This week begins the ongoing process of better understanding the relationship between settler colonialism and Indigenous sovereignty. In this session of Reading to Decolonize, we will learn to listen to some of the different ways that Inuit communities have enacted their own sovereignty, in relation to land and media production in particular, and in this way highlight (and unlearn) those characteristically southern/settler ways of representing “the North.”
To make this distinction clearer, between what we are and are not doing, we are happy to share and open up for discussion this policy brief produced by the Yellowhead Institute (2019). This represents the first 4 pages of preparatory reading for this week’s discussion.

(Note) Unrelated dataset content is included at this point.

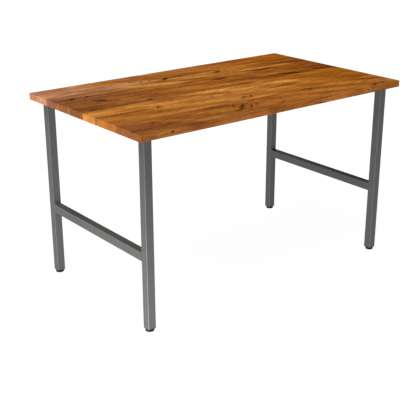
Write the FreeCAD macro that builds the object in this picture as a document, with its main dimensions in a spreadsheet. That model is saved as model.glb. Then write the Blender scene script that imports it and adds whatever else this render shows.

We will start our meeting Thursday by sharing a brief round of introductions, asking you to say something about where are you coming from? How you learned about this project?
We will then have a brief discussion of our projects’ proposed Guidelines to Decolonization, which we invite you to read ahead of time and bring thoughts about. This is the fifth page of preparatory reading for this week’s discussion. (Click on the link below to download)
We will introduce the key questions that should guide our discussions and reflections, throughout the session.
- How can media be used to support the goals of settler colonialism (which begs the question of what is settler-colonialism, as represented in the films and texts we’ve curated)?
- How is access to it controlled?
- Who makes and finances media?
- How, on the other hand, can media serve, instead, the decolonizing interests of Indigenous (here, Inuit) sovereignty?
- What elements of this or that film or text allow us to identify its relatively colonizing or decolonizing?
- How can we read film in particular as a historical text, in this way, as the document of very particular points of view, rather than simply as a direct and unmediated representation, for instance, of “the North”?
In other words, we want to ask:
- How might we read films to decolonize?
- How is reading film in this way an extension of the ways we normally read written documents?
- How does reading film in this way change how we think about reading text?
This week’s Films
NB. Given the licensing restrictions and archival permissions, we can not at this point post all the films themselves on the website and so are limited to screening them in person at the Coop Café. Special thanks to the Hudson’s Bay Company Archives, and the head archivist James Gordon, for making HBC Centenary Celebrations available to us this week.
We will begin our discussion of those questions this week by screening two very different films depicting Qikiqtaaluk/Baffin Island (Nunavut).
1. We begin with Natsik Hunting (1975; click the link to view on the NFB site), a short film made by Mosha Michael Michael after he took a Super 8 workshop in Frobisher Bay in 1974. Natsik Hunting depicts a seal hunt in Frobisher Bay and the soundtrack features his own acoustic guitar music. This amateur film is considered by the National Film Board of Canada to be one of the first Inuk-made films in the country.
2. The second film we’ll watch is a very different kind of picture, shot nearly fifty years earlier. Hudson’s Bay Company Centenary Celebrations (1919) was sponsored by the Hudson’s Bay Company to commemorate the 250th anniversary of its charter as a Crown corporation, and generally promote the HBC’s corporate image and its trading operations across Canada. Shot by Harold M. Wyckoff (of the New York-based Educational Films Corporation) and Bill Derr, HBC Centenary Celebrations begins in Montreal and moves north, following the HBC ship S.S. Nascopie on its annual supply run north.
We’ll watch the first two reels of the archival print, recorded between the summer/fall of 1919 as the Nacopie traveled through the Eastern Arctic and Hudson Bay. Significantly for our purposes, the reels include rare footage of Inuit communities settled in Port Burwell on western Killiniq Island and Qikiqtaaluk/Baffin Island, in modern-day Nunavut.
The filmmakers’ overtly ethnographic gaze and fascination with the Inuit of Port Burwell says a lot about both the time period and the HBC’s strategy of advertising itself as a “Company of Adventurers” using images of Indigenous Peoples and their territories. To contemporary viewers, these depictions – and the intertitles, since this is a silent film – can be upsetting, reflecting paternalistic and colonial attitudes towards its Indigenous subjects. We’re certainly not endorsing the film by screening it. Instead, we’re asking the group to think about how it functions as a historical document, as a record of settler/southern anxieties and beliefs about Inuit, “the North,” and the project of settler colonialism.